You mention matrices, and implicitly you seem to be assuming that $M_n$ is given the operator norm from acting as operators on $\mathbb C^n$ with the standard inner product, or equivalently $\|a\|=\sqrt{\text{the spectral radius of }a^*a}$, where $a^*$ is the conjugate transpose of $a$. But if you give $M_n$ another submultiplicative norm that makes the conjugate transpose norm-preserving, then you will not have a $C^*$-algebra. One example is the Frobenius norm, a.k.a. the Hilbert–Schmidt norm, $\|a\|=\sqrt{\mathrm{Trace}(a^*a)}$.

You say that the upper-triangular matrices satisfy the $C^*$-identity, but it is not clear what that means when they don't have an involution. If you are asking about $*$-algebras, then subalgebras of $*$-algebras that are not closed under the involution are out of the picture.

The first example above, $\ell^1(\mathbb Z)$, fits into a bigger picture of considering the Banach $*$-algebra $L^1(G)$ of a locally compact Hausdorff group $G$ with Haar measure, which sometimes arises in the study of group representations.

One thing that makes $\ell^1(\mathbb Z)$ more interesting than $M_n$ with the Frobenius norm as an example is that $\ell^1(\mathbb Z)$ is not even isomorphic as an algebra to any $C^*$-algebra.

• Yes. They are both good examples. But the problem is that the multiplication on $\ell^1$ and the involution on the function algebra you mentioned are both strange to me. Maybe there are some more 'natural' examples? – Hui Yu Jul 1 '12 at 0:22
• @Hui: Then you could do worse than familiarize yourself with the strange multiplication and the strange involution... :) Maybe start with the latter and look at what the involution looks like if you develop $f$ as a power series around $0$. Then read about convolution in its various guises. – t.b. Jul 1 '12 at 2:34
• Slight correction/addition to Jonas's last comment: take the algebra of Schatten class operators $S_p(H)$ on any infinite-dimensional Hilbert space, for $1\leq p <\infty$. Then this is never a $C^*$-algebra. In fact, using some Banach space theory and a fairly deep facts about $C^*$-algebras, $S_p(H)$ cannot even be isomorphic as a Banach space to any $C^*$-algebra. – user16299 Jul 1 '12 at 4:49
• @Yemon: Thank you for the informative comment. One thing I don't see is, what part of your comment is a correction? (If something needs to be corrected, I'd like to know.) – Jonas Meyer Jul 1 '12 at 4:52
• @Jonas: I just meant that while some of us do believe $\ell^1({\bf Z})$ is more interesting than $M_n$ ;-) I don't think the reason you give is the compelling one. Indeed, $M_n$ with Hilbert-Schmidt norm has to be very far in Banach-Mazur distance from a $C^*$-algebra. – user16299 Jul 1 '12 at 4:54

I must say I find it odd (and a bit worrisome) that one can find textbooks whereby you learn the definition of a Banach algebra (and even a Banach *-algebra) without seeing examples that are not $C^*$-algebras. There is more to life than $B(H)$...

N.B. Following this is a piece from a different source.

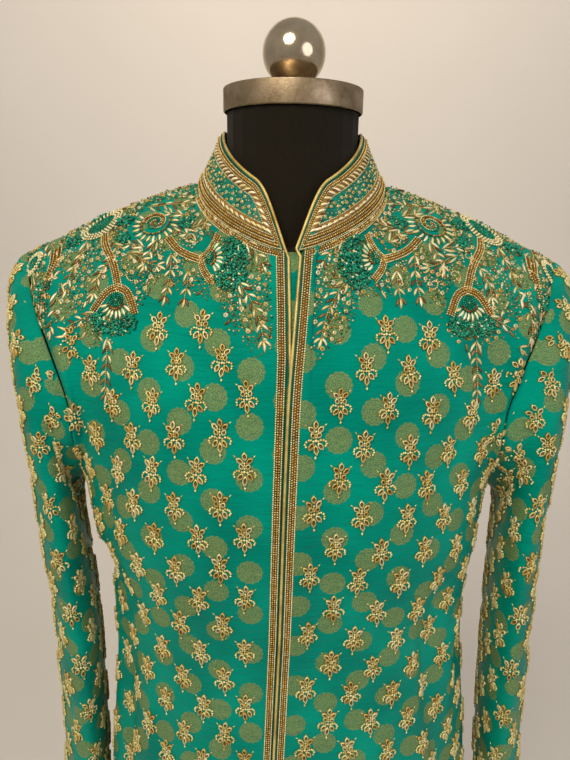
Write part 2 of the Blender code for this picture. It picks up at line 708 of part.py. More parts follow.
def build_collar(collection):
    half = [math.radians(d) for d in COLLAR_STATIONS]
    turns = half + [2 * math.pi - t for t in reversed(half[:-1])]
    levels = [COLLAR_FOOT + (1 - COLLAR_FOOT) * k / COLLAR_ROWS for k in range(COLLAR_ROWS + 1)]
    grid = np.array([[collar_point(t, level) for t in turns] for level in levels])
    grid[0, :, 2] += SEAM_GAP
    outward = shared_normals([grid], [1])[0]
    add_wall("collar", grid, outward, COLLAR_WALL, 1, "zardozi_border", collection, ())
    edge = grid[-1] - outward[-1] * COLLAR_WALL / 2
    tangent = np.gradient(edge, axis=0)
    beyond = np.cross(outward[-1], tangent)
    beyond /= np.linalg.norm(beyond, axis=1, keepdims=True)
    path = edge + beyond * (PIPING_R + TRIM_GAP)
    add_cord("piping_collar", [tuple(p) for p in path[1:-1]], PIPING_R, "gold_satin", collection)


def build_opening(grids, normals, collection):
    """The cords on both edges, the raised borders beside them and the strip behind the V."""
    for side, name in ((1, "left"), (-1, "right")):
        outer = grids["front_%s_worn" % name]
        field = normals["front_" + name]
        path = outer[:, 0] - field[:, 0] * WALL / 2
        path = path - np.array([side, 0.0, 0.0]) * (PIPING_R + TRIM_GAP)
        path[-1] += (path[-2] - path[-1]) * PIPING_TOP_CUT
        add_cord("piping_" + name, [tuple(p) for p in path], PIPING_R, "gold_satin", collection)
        grid = []
        last = outer.shape[0] - 1
        for i in range(last + 1):
            a, b = outer[i, 0], outer[i, 1]
            if i == last:
                a = a + (outer[i - 1, 0] - a) * BORDER_TOP_CUT
                b = b + (outer[i - 1, 1] - b) * BORDER_TOP_CUT
            z = a[2]
            row = []
            for place in ((1, 2) if side > 0 else (3, 4)):
                x = column(BORDER, z, place) + column(OPENING_LEAN, z, 1)
                t = (x - a[0]) / (b[0] - a[0])
                row.append(a + (b - a) * t)
            grid.append(row)
        grid = np.array(grid)
        out = np.array([[field[i, 0], field[i, 0]] for i in range(grid.shape[0])])
        base = grid + out * TRIM_GAP
        add_wall("border_" + name, base + out * BORDER_WALL, out, BORDER_WALL,
                 1 if side > 0 else -1, "zardozi_border", collection, ())
    grid = []
    for edge in grids["front_right_worn"][:, 0]:
        if UNDERLAP_Z[0] < edge[2] < UNDERLAP_Z[1]:
            lean = column(OPENING_LEAN, edge[2], 1)
            grid.append([(lean + x, edge[1], edge[2]) for x in UNDERLAP_X])
    grid = np.array(grid)
    out = shared_normals([grid], [1])[0]
    add_wall("underlap", grid - out * (WALL + SEAM_GAP), out, UNDERLAP_WALL, 1, "emerald_brocade",
             collection, ())


# ------------------------------------------------------------------ the dress form and stand
def form_inset(y, z):
    """The form fills the coat at the shoulders and stands inside it at the chest and below."""
    body = FORM_INSET_BODY * (1 - ease(z, 1.20, 1.37))
    return FORM_INSET + body + FORM_INSET_LEVEL * ease(abs(y), 0.020, 0.065)


def build_form(grids, normals, collection):
    start = LOWER_Z.index(FORM_BOTTOM_Z)
    front, back = half_grid(-1), half_grid(1)
    quarter = {"fl": swayed(front), "fr": swayed(mirrored(front)),
               "bl": swayed(back), "br": swayed(mirrored(back))}
    field = shared_normals([*quarter.values(), grids["sleeve_left"], grids["sleeve_right"]],
                           (1, -1, -1, 1, -1, 1))
    inset = {}
    for key, out in zip(quarter, field):
        grid = quarter[key]
        depth = np.array([[form_inset(p[1], p[2]) for p in row] for row in grid])[..., None]
        inset[key] = (grid - out * depth)[start:]
    bm = bmesh.new()
    lookup = {}

    def vert(point):
        key = tuple(int(round(c / 2e-6)) for c in point)
        if key not in lookup:
            lookup[key] = bm.verts.new(point)
        return lookup[key]

    for key, grid in inset.items():
        if key == "br":
            grid = grid[:, ::-1]
        for i in range(grid.shape[0] - 1):
            for j in range(grid.shape[1] - 1):
                a, b, c, d = (vert(grid[i, j]), vert(grid[i, j + 1]), vert(grid[i + 1, j + 1]),
                              vert(grid[i + 1, j]))
                bm.faces.new((a, b, c))
                bm.faces.new((a, c, d))

    def ring(front_l, back_l, back_r, front_r):
        """One closed ring of points from the four quarters."""
        return list(front_l) + list(back_l)[::-1][1:] + list(back_r)[1:] + list(front_r)[::-1][1:-1]

    bottom = ring(inset["fl"][0], inset["bl"][0], inset["br"][0], inset["fr"][0])
    centre = bm.verts.new((0, 0, FORM_BOTTOM_Z))
    for p, q in zip(bottom, bottom[1:] + bottom[:1]):
        bm.faces.new((vert(q), vert(p), centre))
    rise = len(LOWER_Z) - start
    for side, f, b in ((1, "fl", "bl"), (-1, "fr", "br")):
        loop = list(inset[f][rise:, -1]) + list(inset[b][rise:, -1])[::-1][1:-1]
        middle = sum((Vector(p) for p in loop), Vector()) / len(loop)
        cap = bm.verts.new((middle.x + side * ARM_CAP_BULGE, middle.y, middle.z))
        for p, q in zip(loop, loop[1:] + loop[:1]):
            bm.faces.new((vert(p), vert(q), cap) if side < 0 else (vert(q), vert(p), cap))
    n = NECK_COLS + 1
    base = ring(inset["fl"][-1, :n], inset["bl"][-1, :n], inset["br"][-1, :n], inset["fr"][-1, :n])
    rings = [base]
    for blend, level, low in NECK_BLEND:
        points = []
        for k, p in enumerate(base):
            turn = 2 * math.pi * k / len(base)
            round_x, round_y = NECK_R * math.sin(turn), -NECK_R * math.cos(turn)
            radius = math.hypot(p[0], p[1])
            pull = 1 - low / radius
            points.append((p[0] * pull * (1 - blend) + round_x * blend,
                           p[1] * pull * (1 - blend) + round_y * blend,
                           p[2] + (NECK_BLEND_Z - p[2]) * level))
        rings.append(points)
    rings.append([(p[0], p[1], NECK_TOP_Z) for p in rings[-1]])
    for low, high in zip(rings, rings[1:]):
        for k in range(len(base)):
            m = (k + 1) % len(base)
            bm.faces.new((vert(low[k]), vert(low[m]), vert(high[m]), vert(high[k])))
    bm.faces.new([vert(p) for p in rings[-1]])
    bmesh.ops.recalc_face_normals(bm, faces=bm.faces)
    mesh = bpy.data.meshes.new("form_torso")
    bm.to_mesh(mesh)
    bm.free()
    mesh.shade_smooth()
    mesh.set_sharp_from_angle(angle=math.radians(50))
    return add_object("form_torso", mesh, "black_form", collection)


def add_turned(name, profile, steps, slot, collection):
    """A turned piece: a profile of radius and height, run down its outer side, on the Screw modifier."""
    mesh = bpy.data.meshes.new(name)
    mesh.from_pydata([(r, 0, z) for r, z in profile], [(k, k + 1) for k in range(len(profile) - 1)], [])
    thing = add_object(name, mesh, slot, collection)
    screw = thing.modifiers.new("turn", "SCREW")
    screw.steps = steps
    screw.render_steps = steps
    screw.use_merge_vertices = True
    screw.merge_threshold = 0.00005
    screw.use_smooth_shade = True
    return thing


def build_stand(collection):
    add_turned("neck_cap", [(0, CAP_Z1), (CAP_R - EDGE, CAP_Z1), (CAP_R, CAP_Z1 - EDGE),
                            (CAP_R, CAP_Z0 + EDGE / 2), (CAP_R - EDGE / 2, CAP_Z0), (0, CAP_Z0)],
               48, "aged_metal", collection)
    foot = math.asin(STEM_R / BALL_R)
    arc = [(BALL_R * math.sin(a), BALL_Z + BALL_R * math.cos(a))
           for a in [(math.pi - foot) * k / 12 for k in range(13)]]
    seat = CAP_Z1 + PART_GAP
    add_turned("cap_ball", arc + [(STEM_R, seat), (0, seat)], 28, "chrome", collection)
    top = FORM_BOTTOM_Z - PART_GAP
    foot = BASE_H + PART_GAP
    add_turned("pole", [(0, top), (POLE_R, top), (POLE_R, foot + SOCKET_H),
                        (SOCKET_R - EDGE, foot + SOCKET_H * 2 / 3), (SOCKET_R, foot), (0, foot)],
               24, "stand_metal", collection)
    add_turned("base_plate", [(0, BASE_H), (BASE_R - 5 * EDGE, BASE_H), (BASE_R - EDGE, BASE_H - 3 * EDGE),
                              (BASE_R, BASE_H - 7 * EDGE), (BASE_R, 0.0), (0, 0.0)],
               56, "stand_metal", collection)


# ------------------------------------------------------------------ build
for thing in list(bpy.data.objects):
    bpy.data.objects.remove(thing, do_unlink=True)
parts = bpy.data.collections.new("sherwani_coat")
bpy.context.scene.collection.children.link(parts)

guide, guide_normals, guide_signs = build_guide()
build_body(guide, guide_normals, guide_signs, parts)
build_collar(parts)
build_opening(guide, guide_normals, parts)
build_form(guide, guide_normals, parts)
build_stand(parts)
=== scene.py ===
# %% [markdown]
# # A sherwani on its dress form
#
# A sherwani is a knee-length coat of stiff silk with a stand collar. This one is brocade, laid
# all over with small raised sprigs, and it is shown on a black form without limbs.
#
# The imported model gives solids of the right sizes. Everything made here goes over them: thin
# cloth for the thick panels, thread and beads on the cloth, and finishes for the form.

# %% Load the frame
import json
import math
import random

import bmesh
import bpy
import numpy as np
from mathutils import Matrix, Vector
from mathutils.kdtree import KDTree

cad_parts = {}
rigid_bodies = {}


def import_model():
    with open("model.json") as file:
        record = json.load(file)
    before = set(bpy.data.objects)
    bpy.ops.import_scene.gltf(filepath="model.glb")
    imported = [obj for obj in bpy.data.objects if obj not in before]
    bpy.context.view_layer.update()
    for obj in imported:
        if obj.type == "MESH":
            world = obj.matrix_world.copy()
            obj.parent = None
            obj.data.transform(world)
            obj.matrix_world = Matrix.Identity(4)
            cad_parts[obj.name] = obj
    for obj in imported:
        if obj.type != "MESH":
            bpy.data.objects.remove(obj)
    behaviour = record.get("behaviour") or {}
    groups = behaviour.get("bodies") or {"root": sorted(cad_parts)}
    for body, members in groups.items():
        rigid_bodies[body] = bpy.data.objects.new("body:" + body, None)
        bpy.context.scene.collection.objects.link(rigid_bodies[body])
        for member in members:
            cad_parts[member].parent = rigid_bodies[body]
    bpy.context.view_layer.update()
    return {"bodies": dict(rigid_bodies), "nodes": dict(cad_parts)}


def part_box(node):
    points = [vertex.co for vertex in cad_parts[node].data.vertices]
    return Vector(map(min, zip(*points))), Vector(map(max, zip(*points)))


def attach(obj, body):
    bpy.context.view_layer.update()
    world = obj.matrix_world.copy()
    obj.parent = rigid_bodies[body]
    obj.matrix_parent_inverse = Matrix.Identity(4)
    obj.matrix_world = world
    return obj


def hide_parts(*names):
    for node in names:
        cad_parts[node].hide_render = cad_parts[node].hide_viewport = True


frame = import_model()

nodes = frame["nodes"]
root = list(frame["bodies"])[0]
print("solids:", len(nodes), "body:", root)

# %% [markdown]
# The camera comes first, because it settles what has to be fine and what may be plain. It stands
# close to the chest with a wide lens, at the height of the shoulders, and looks down along the
# front of the coat.

# %% Camera
camera_data = bpy.data.cameras.new("camera")
camera_data.sensor_fit = "VERTICAL"
camera_data.sensor_height = 36.0
camera_data.lens = 28.42
camera_data.clip_start = 0.02
camera = bpy.data.objects.new("camera", camera_data)
bpy.context.scene.collection.objects.link(camera)
camera.matrix_world = (Matrix.Translation((-0.001, -0.568, 1.4315))
                       @ Matrix.Rotation(math.radians(0.19), 4, "Z")
                       @ Matrix.Rotation(math.radians(90.0 - 16.2), 4, "X")
                       @ Matrix.Rotation(math.radians(1.0), 4, "Z"))
bpy.context.scene.camera = camera
print("camera at", tuple(round(v, 3) for v in camera.matrix_world.translation))

# %% [markdown]
# A coat is cut in panels: two fronts, a back and two sleeves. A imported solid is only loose
# triangles, so the panels' surface is worked out again here from the cutter's own sizes. Below the
# armpit the body is a stack of rings, wide at the hem and chest and slim at the waist, so a table
# of half widths and depths says it all. Sizes are metres, the front faces -Y and the wearer's left
# is +X. A few small functions read between a table's rows.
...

Anyway, some commutative examples which are naturally algebras of functions. In every case the involution is just conjugation of functions.

1) For $G$ a locally compact abelian group (think ${\mathbb Z}^k$ or ${\mathbb T}^k$ or ${\mathbb R}^k$) with dual group $\Gamma$, take $$A(G) = \{ f\in C_0(G) \mid \widehat{f} \in \ell^1(\Gamma) \}$$ the so-called Fourier algebra of $G$. (One can define $A(G)$ for arbitrary locally compact groups but the definition is more technical.)

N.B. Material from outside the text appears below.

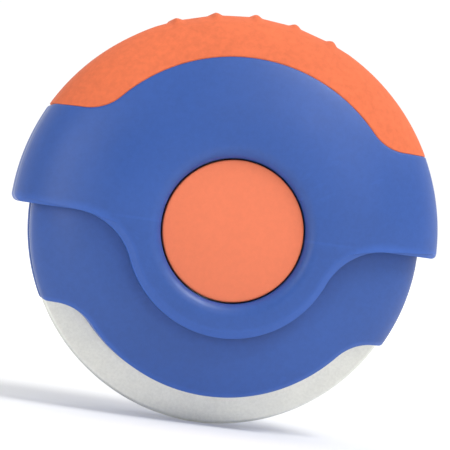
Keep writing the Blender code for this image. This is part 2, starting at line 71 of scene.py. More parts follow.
# Sizes read from the frame
WHEEL_LOW, WHEEL_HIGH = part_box("tracing_wheel")
AXLE_HEIGHT = (WHEEL_LOW.z + WHEEL_HIGH.z) / 2
WHEEL_RADIUS = size_mm("tracing_wheel").x / 2
WHEEL_THICKNESS = size_mm("tracing_wheel").y
HANDLE_RADIUS = size_mm("front_handle").x / 2
HALF_THICKNESS = -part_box("front_handle")[0].y * 1000
GUARD_RADIUS = size_mm("front_guard").x / 2
GUARD_FLOOR = -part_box("front_guard")[1].y * 1000
GUARD_HEIGHT = -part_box("front_guard")[0].y * 1000
BUTTON_RADIUS = size_mm("push_button").x / 2
BUTTON_CROWN_HEIGHT = -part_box("push_button")[0].y * 1000
BUTTON_BOTTOM = -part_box("push_button")[1].y * 1000
BOLT_HEAD_RADIUS = size_mm("axle_bolt").x / 2
BOLT_HEAD_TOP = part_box("axle_bolt")[1].y * 1000

# Domed shells
PLATEAU_RADIUS = 13.0
RIM_HEIGHT = 3.2
HANDLE_WALL = 2.1
HANDLE_RIM_WALL = 2.0
GUARD_WALL = 1.8
PARTING = 0.05
PARTING_ROUND = 0.12
GUARD_FLOOR_ROUND = 0.2
FLOOR_ROUND_SHARE = 0.3

# Wave edges: lobe radius about the axle, distance of the shoulder line from it, fillet radius
HANDLE_WAVE = (16.2, 0.0, 10.0)
GUARD_WAVE = (25.4, 14.4, 7.5)
GRIP_WAVE = (26.3, 15.4, 7.0)
HANDLE_CORNER = 1.3
GUARD_CORNER = 1.0
GRIP_TIP_CORNER = 1.0

# Eased edges: width in from the wall and depth down from the top
HANDLE_BEVEL = (0.95, 0.42)
GUARD_BEVEL = (0.5, 0.25)
NO_BEVEL = (0.0, 0.0)

# Rounding of the grip's edge, the least width of any bevel, and the reach of the highlight painted along
# the eased edges, in bevel widths
GRIP_EDGE_ROUND = 0.28
BEVEL_LEAST = 0.25
PAINTED_HIGHLIGHT_REACH = 1.6

# Handle hub
ROLL_DEPTH = 1.7
BORE_RADIUS = BUTTON_RADIUS + 0.22
COLLAR_RADIUS = 12.6
FRONT_COLLAR_END = 9.0
REAR_COLLAR_END = 5.7
REAR_CUP_RADIUS = 11.05
REAR_FLOOR = 9.2
REAR_BOSS_RADIUS = 6.0
REAR_BOSS_END = 4.6
RECESS_RADIUS = BOLT_HEAD_RADIUS + 0.3
RECESS_FLOOR = 10.6
AXLE_BORE = 2.3

# Guard hub and wheel
GUARD_BORE = 13.75
WEB_TOP = 3.2
WEB_FLOOR = 1.7
WEB_BORE = 4.3
WHEEL_BORE = 10.4
WHEEL_EDGE_SHARE = 0.8

# Button
BUTTON_CROWN = 0.5
BUTTON_EDGE_ROUND = 0.3
BUTTON_UNDERSIDE = 9.8
SKIRT_RADIUS = 9.3

# Button spring
SPRING_WIRE = 0.3
SPRING_RADIUS = 6.6
SPRING_TURNS = 2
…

2) Algebras of Lipschitz/H\"older functions. Take your favourite compact metric space $(X,d)$, take some $0<\alpha<1$, and define $$L_\alpha(f) = \sup_{x,y\in K; x\neq y} \frac{ \vert f(x)-f(y) \vert }{d(x,y)^\alpha}$$ then take $${\rm Lip}_\alpha(X,d) = \{ f: X\to {\mathbb C} \mid L_\alpha(f)<\infty \}$$ equipped with the norm $\Vert f \Vert_\alpha := \Vert f\Vert_{\infty} + L_\alpha(f)$.

3) The algebra $C^k[0,1]$ of $k$-times continuously differentiable functions on $[0,1]$ (for $k\geq 1$), equipped with the natural norm built out of the sup-norms of the derivatives.

If you are willing to consider Banach algebras without involution then there are ${\rm many}^{\rm many}$ more examples.